Yazar:
Osman UYSAL
Pilav mı? Plan mı?
Rahmetli Başbakan/Cumhurbaşkanı Süleyman DEMİREL'İN Türkiye Siyasi Tarihine geçmiş ünlü bir sözü vardır. "Halk Plan değil, Pilav istiyor."
Bu söz 1960'lı yılların sonunda itibaren Türk siyaseti ve ekonomi politikalarında bir turnusol kağıdı işlevi görmüştür. Adalet Partisi ve ardılı sağ partiler planlı ekonomiye gerek olmadığını, halkın karnının doyurulması için sonu düşünülmeden kısa vadede ne yapılması gerekiyorsa acele olarak yapılmasını, CHP ve ardılı partiler ise mutlaka planlı bir ekonomi politikasına ihtiyaç olduğu, yatırımların sağlam bir plana göre yapılaması halinde kısa dönemde fayda sağlayan bazı yatırımların ileride sorun yaratacağı ve kısa vadede halkın önüne konulan pilavın orta ve uzun vadede temininde sıkıntı yaşanacağını savunuyorlardı.
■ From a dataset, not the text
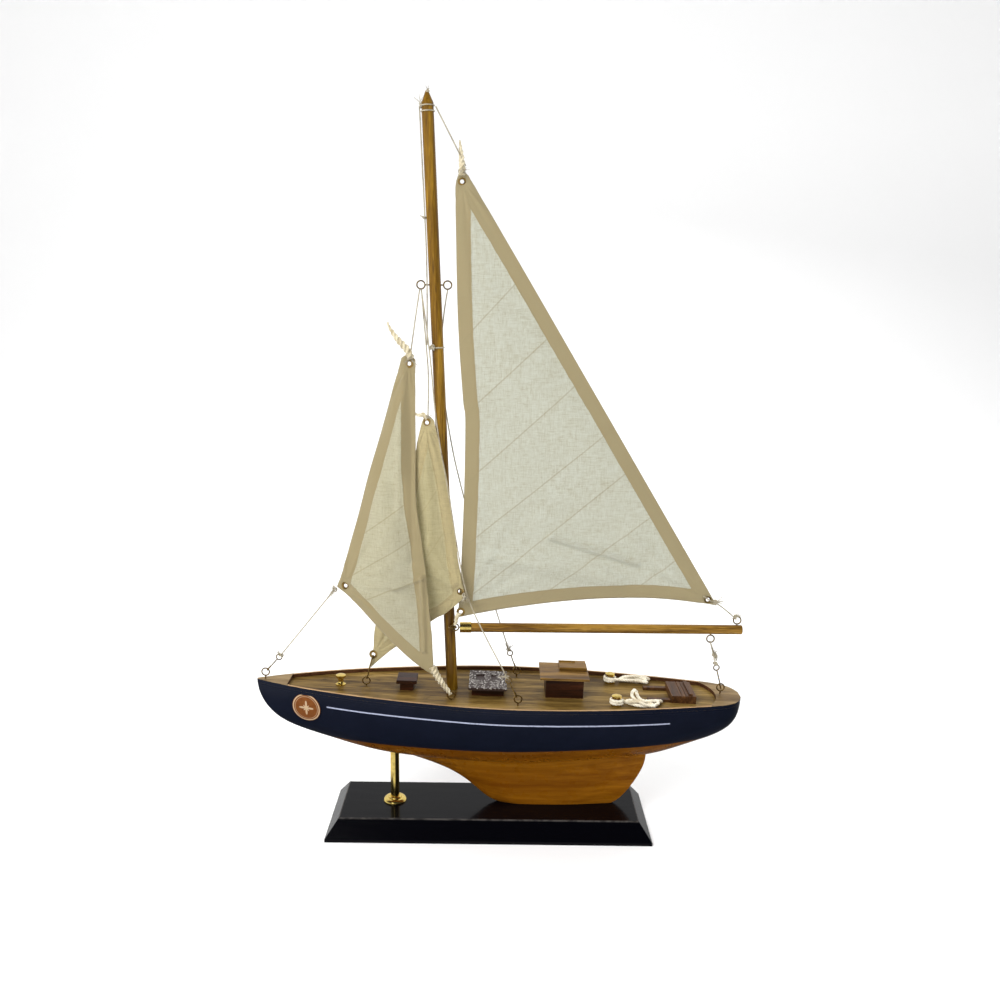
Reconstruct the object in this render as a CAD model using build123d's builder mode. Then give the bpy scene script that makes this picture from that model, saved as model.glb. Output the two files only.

Yani bir tarafta günübirlik bir ekonomi politikası ile kısa vadede halkın sofrasını pilavsız bırakmamak;
Diğer yanda ise planlı bir ekonomi politikası ile kısa vadede biraz daha az pilav yemek, ancak akılcı, verimli ve bütüncül yatırımlarla gelecekte sadece pilav değil, pilavın yanına başka yiyecekler de konulmasını ve sürdürülebirliğini sağlayacak bir ekonomik politikası.
Halkımızın son 50 yılda genel olarak tercihini pilavdan yana kullandığını hepimiz biliyoruz. Sonuç ortada. Belki pilavsız kalmadık, ama bozulan doğa, çarpık kentleşme ve yapılaşma, büyük bir gelir adaletsizliği, kalitesiz bir eğitim ve adalet sistemi...
Özellikle içinde bulunduğumuz salgın günleri tüm dünya halkalarına, en azından dünya aydınlarına plan yapmanın da pilav kadar önemli olduğunu;
Doğal kaynakları ölçüsüzce kullanmanın, bütçelerde insan refahını doğrudan etkileyen sağlık, eğitim ve tarım politikaları yerine savunma ve insanı dışlayan harcamalara ağırlık verilmesinin sonucunda tüm insanlığın çok ciddi sorunlarla karşılamanın kaçınılmaz olduğunu kesin bir şekilde ortaya koymuştur.
Bu aşamadan sonra başta toprak, su ve ormanlar olmak üzere doğal kaynaklarını korumayan, hesapsızca kaynaklarını çar çur eden yönetimlerin halkalarını telafisi çok zor sorunlarla baş başa bırakmaları beklenen bir kader olacaktır.
Bu noktada Gazipaşa'mız da önemli bir kavşakta bulunmaktadır. Ya eski turizm anlayışı ile hazırlanan planı uygulayarak ve değişik yöntemlerle ilçemizin kaynaklarının yağmalanmasına göz yumulacak; ilçemizin geleceğini tehlikeye atacaktır.
Ya da ilçemizin sahibi olduğu toprak, su, orman, bitki örtüsü, maki, tarım ürünler, deniz, kumsal gibi tüm kaynaklarının korunarak gelecek nesillere aktarılmasını sağlayacak bir planlama yapmayı seçecek. Yani, salgın sürecinin verdiği mesaja uygun olarak aklın ve bilimin yolunda sürdürülebilir bir tarım, turizm, kültür, doğa politikaları ile bizlere önderlik etme yolunu seçecektir. Bizim tercihimiz belli.
Bu nedenle Gazipaşa Belediye Yönetimine sormak istediğim soru şudur: "Pilav mı? Plan mı?"